Even with such a custom treeview, Xponent had to resolve a number of issues:

Locating the child nodes of an element when it is expanded or collapsed.
Tracking the expansion state of each element such that it is re-displayed in its prior state.
Tracking the hierarchical depth of each node so that it may be properly indented in the treeview.
Fast, bi-directional paging and scrolling from any location in the XML.

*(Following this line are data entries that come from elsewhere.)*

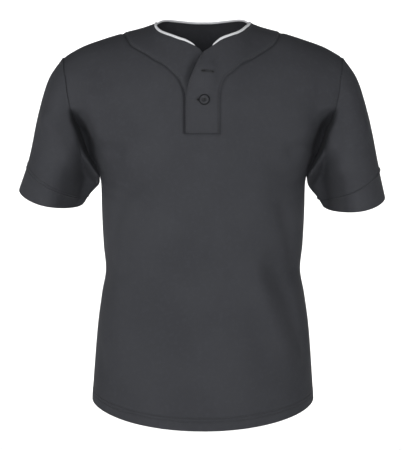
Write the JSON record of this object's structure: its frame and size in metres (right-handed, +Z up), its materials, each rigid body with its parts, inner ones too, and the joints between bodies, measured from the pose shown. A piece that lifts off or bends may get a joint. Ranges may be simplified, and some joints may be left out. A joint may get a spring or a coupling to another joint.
{
  "type": "baseball jersey",
  "caption": "Short-sleeved two-button baseball jersey, filled out as if worn, with crossed front bands and a piped neck; open at neck, cuffs and hem.",
  "frame": {"origin": "level with the two side points of the neck, midway between them and midway in the garment's depth, where the wearer's shoulders hold it up", "axes": "+Z up, -Y towards the front, +X to the right of someone looking at the front"},
  "size_m": [0.655, 0.2644, 0.7322],
  "materials": {
    "jersey_cloth": "matt charcoal polyester knit with a faint sheen",
    "piping_cloth": "matt white knit",
    "button": "satin charcoal resin"
  },
  "bodies": {
    "root": {"front": "jersey_cloth", "back": "jersey_cloth", "sleeve_left": "jersey_cloth", "sleeve_right": "jersey_cloth", "band_under": "jersey_cloth", "band_over": "jersey_cloth", "neck_piping": "piping_cloth", "button_lower": "button", "button_upper": "button"}
  },
  "joints": []
}
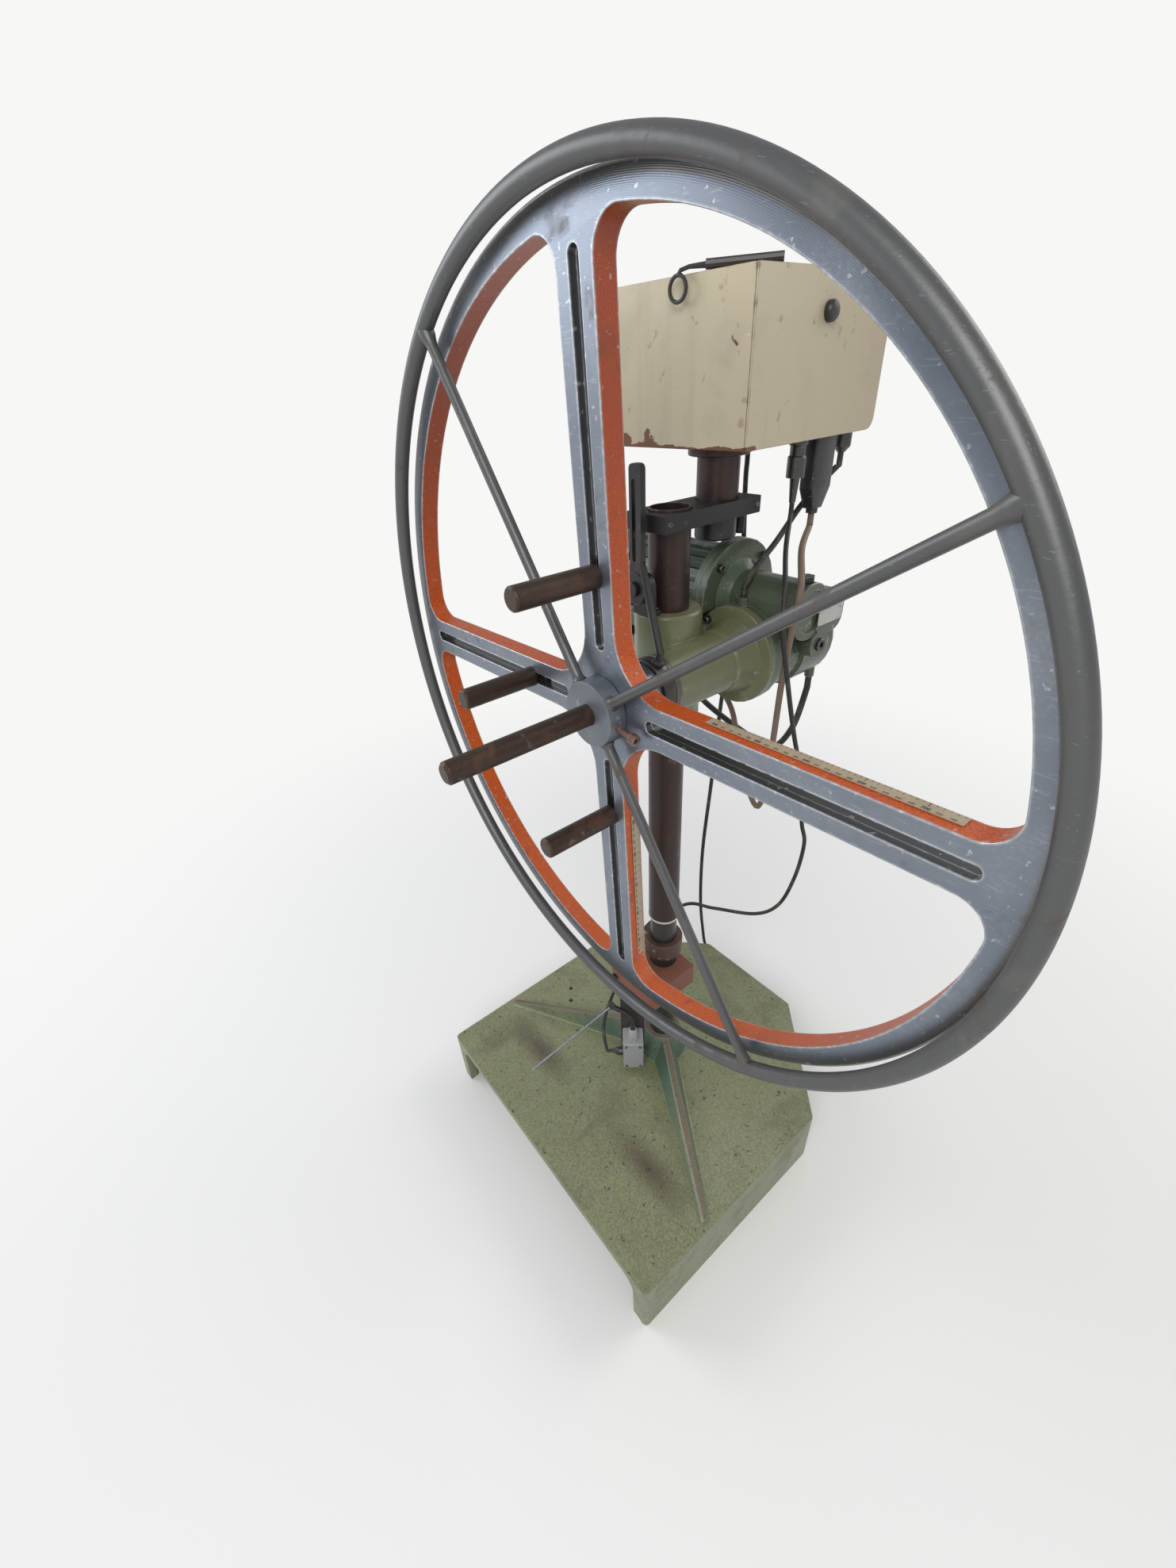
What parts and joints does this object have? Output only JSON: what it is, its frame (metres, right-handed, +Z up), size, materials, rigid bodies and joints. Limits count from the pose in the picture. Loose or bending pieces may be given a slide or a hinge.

XML data present the addtional problem of determining when XML nodes need to be added to the treeview in response to user navigation. To address these issues, Xponent designed a buffering and caching system based on accessing and tracking byte offsets into the raw XML. The only drawbacks of the design are:

There is no smooth scrolling while the scrollbar is dragged.
This is because the treeview contains only the number of XML nodes that fit on one page. In the case of a scroll drag event, it cannot be re-populated until the drag event is completed.
There may be a brief delay during user navigation when the end of a buffer is reached.
This is because the buffer must be cleared and re-loaded. The delay ranges from a small fraction of one second to two seconds. The delay for a given datasource is constant and does not vary with how far the treeview is scrolled. Thus, dragging the thumb from the beginng of the tree to the end should not take more than two seconds. Paging and scrolling within the range of the current buffer takes a small fraction one second so there is no noticeable delay. Buffer size ranges from ten to fifty thousand nodes.